Empresas que desenvolvem sistemas críticos exigem titulação (muitas vezes mestrado ou doutorado) nas áreas de interesse. Exigem experiência comprovada e conhecimento das normas e legislações respectivas. Assim, qualquer outra regulamentação já se torna irrelevante: os contratadores efetivamente são quem regulamenta o mercado.

Outro motivo pelo qual me posiciono contra: trabalho, entre outras coisas, com desenvolvimento de software embarcado (não em aplicações críticas). Não tenho formação na área de informática: o que eu uso para meu trabalho, aprendi sozinho devido ao questionável estado do curso que faço.

Então, com uma lei dessas, pode ser que eu não possa mais exercer meu trabalho, mesmo eu tendo projetado o hardware e agora estar escrevendo o firmware ou o driver para ele. Muito bom - só que não.

Profissionais de diversas áreas podem ser, e muitas vezes são, excelentes desenvolvedores, desenvolvem várias bibliotecas e softwares amplamente utilizados, e se veriam em uma situação complicada com uma eventual regulamentação. Um médico ou um engenheiro que venha a desenvolver software para uso na sua profissão, e transforme isso em um negócio, precisa ter diploma de informática?

Temos também mais um motivo: informática é uma das poucas áreas que permite que um autodidata chegue ao mesmo nível de um profissional diplomado. Quer mexer com eletrônica? Para sair do básico, prepare-se para comprar instrumentação, montar placas de circuito impresso com componentes menores que a ponta do seu dedo etc... Seu hobby é a música? Vai ser necessário montar um estúdio, comprar instrumentos entre outros. São áreas de interesse que envolvem tempo, dinheiro, espaço, ferramental, entre outros recursos não tão facilmente acessíveis.

Já a informática? Se você está lendo esse blog, você provavelmente já tem todo o equipamento necessário: um computador e um cérebro (embora às vezes, parece que falta o segundo para alguns :). Qualquer pessoa com um mínimo de interesse pode aprender a programar, colaborar com projetos de software livre, etc.... Não me parece nada justo criar uma reserva de mercado apenas para quem tem um diploma que muitas vezes não significa nada. Nenhum dos grandes desenvolvedores atuais chegou até onde está hoje apenas com as aulas, os trabalhos e os diplomas.

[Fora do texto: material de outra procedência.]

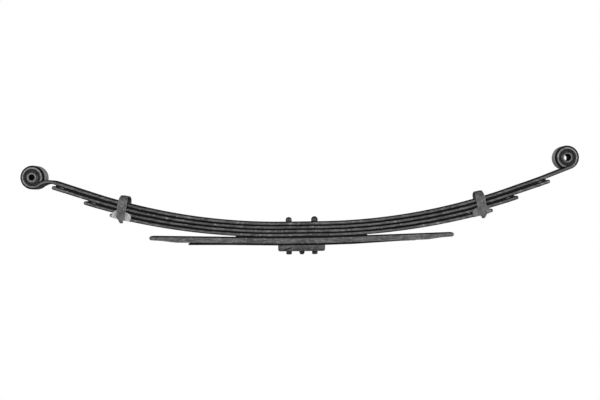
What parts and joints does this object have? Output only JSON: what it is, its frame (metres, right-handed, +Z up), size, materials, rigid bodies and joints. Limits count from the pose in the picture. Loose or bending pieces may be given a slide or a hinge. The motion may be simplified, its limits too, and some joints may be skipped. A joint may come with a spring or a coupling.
{
  "type": "leaf spring",
  "caption": "Semi-elliptic multi-leaf spring pack with bushed eyes, rebound clips, a straight overload leaf and a seat spacer block, for a light truck's rear axle.",
  "frame": {"origin": "on the centre dowel's axis, at the underside of the spacer block", "axes": "+X along the spring towards the shackle (rear, upturned) eye, +Y across the leaves, +Z up through the pack"},
  "size_m": [1.4007, 0.0836, 0.2652],
  "materials": {
    "leaf_paint": "satin black paint, faintly mottled over scale",
    "clip_steel": "worn dark grey paint",
    "fastener_steel": "dull black oxide",
    "pale_liner": "pale grey moulded plastic",
    "grey_liner": "mid grey moulded plastic",
    "slip_plastic": "thin black moulded strip",
    "pad_plastic": "grey moulded plastic",
    "bush_shell": "dull pressed steel",
    "bush_rubber": "moulded black rubber",
    "sleeve_steel": "bare machined steel"
  },
  "bodies": {
    "centre_pack": {"main_leaf": "leaf_paint", "second_leaf": "leaf_paint", "third_leaf": "leaf_paint", "fourth_leaf": "leaf_paint", "seat_shim": "fastener_steel", "overload_leaf": "leaf_paint", "lower_helper_leaf": "leaf_paint", "spacer_block": "leaf_paint", "centre_dowel": "fastener_steel", "front_through_bolt": "fastener_steel", "rear_through_bolt": "fastener_steel", "front_bolt_nut": "fastener_steel", "rear_bolt_nut": "fastener_steel"},
    "front_end": {"front_slip_liner_1": "slip_plastic", "front_slip_liner_2": "slip_plastic", "front_slip_liner_3": "slip_plastic", "front_rebound_clip": "clip_steel", "front_clip_liner": "pale_liner", "second_leaf_front_tip_pad": "pad_plastic", "third_leaf_front_tip_pad": "pad_plastic", "front_bush_outer_shell": "bush_shell", "front_bush_rubber": "bush_rubber"},
    "rear_end": {"rear_slip_liner_1": "slip_plastic", "rear_slip_liner_2": "slip_plastic", "rear_slip_liner_3": "slip_plastic", "rear_rebound_clip": "clip_steel", "rear_clip_liner": "grey_liner", "second_leaf_rear_tip_pad": "pad_plastic", "third_leaf_rear_tip_pad": "pad_plastic", "rear_bush_outer_shell": "bush_shell", "rear_bush_rubber": "bush_rubber"},
    "front_sleeve": {"front_bush_inner_sleeve": "sleeve_steel"},
    "rear_sleeve": {"rear_bush_inner_sleeve": "sleeve_steel"}
  },
  "joints": [
    {"name": "front_flex", "type": "hinge", "parent": "centre_pack", "child": "front_end", "pos_m": [-0.2, 0, 0.06], "axis": [0, -1, 0], "range_deg": [-2, 8], "stiffness_Nm_per_rad": 2000, "deforming": ["main_leaf", "second_leaf", "third_leaf", "fourth_leaf", "front_slip_liner_1", "front_slip_liner_2", "front_slip_liner_3"]},
    {"name": "rear_flex", "type": "hinge", "parent": "centre_pack", "child": "rear_end", "pos_m": [0.2, 0, 0.06], "axis": [0, 1, 0], "range_deg": [-2, 8], "stiffness_Nm_per_rad": 2000, "deforming": ["main_leaf", "second_leaf", "third_leaf", "fourth_leaf", "rear_slip_liner_1", "rear_slip_liner_2", "rear_slip_liner_3"]},
    {"name": "front_sleeve_twist", "type": "hinge", "parent": "front_end", "child": "front_sleeve", "pos_m": [-0.67285, 0, 0.19314], "axis": [0, 1, 0], "range_deg": [-15, 15], "stiffness_Nm_per_rad": 0.8},
    {"name": "rear_sleeve_twist", "type": "hinge", "parent": "rear_end", "child": "rear_sleeve", "pos_m": [0.66805, 0, 0.22613], "axis": [0, 1, 0], "range_deg": [-15, 15], "stiffness_Nm_per_rad": 0.8}
  ]
}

E exatamente: um diploma é um pedaço de papel que significa tive aproveitamento nas disciplinas e apresentei um TCC. Mesmo que aproveitamento seja passar em tudo com a nota mínima e o TCC seja um projeto trivial. Nada diz quanto à capacidade do formando.


Mas a regulamentação vai impedir a sobrinhagem. Adivinhe? Não vai! O "sobrinho" vai comprar o diploma numa Universidade Tabajara e continuar sobrinhando. Já vi código péssimo vindo de pessoas supostamente com doutorado em Informática, e já vi código muito bom vindo de entusiastas. Assim como já vi projetos péssimos vindos de pessoas formadas em Engenharia.


Mas a regulamentação vai impedir os maus profissionais. Leia o que eu escrevi no parágrafo acima. E a regulamentação em pouco ou nada defenderá os direitos dos usuários.

Não vejo vantagem nenhuma em regulamentação das profissões relacionadas à informática, especialmente quando ela se dedica simplesmente a fechar o mercado e garantir um mercado enorme para as faculdades pagou-passou, excluindo profissionais que chegaram lá sem precisarem de 4 anos - muitas vezes perdidos, que poderiam ter sido investidos de forma melhor - de sala de aula, mas com muito mais conhecimento do que alguém que simplesmente fazia o que era pedido nos trabalhos.

Existe uma ampla diferença entre regulamentar uma profissão pela responsabilidade que ela exige, pelo risco de vida que ela envolve (que é o caso da Engenharia, Medicina etc...) e regulamentar por regulamentar ou regulamentar a pedido de um grupinho de profissionais ameaçados - que é o caso da Informática.

Nota: existem propostas muito mais razoáveis, como essa da SBC - que vai justamente contra o que certos burocratas querem: derruba por terra eventuais conselhos fiscalizadores e define liberdades no exercício das profissões de informática.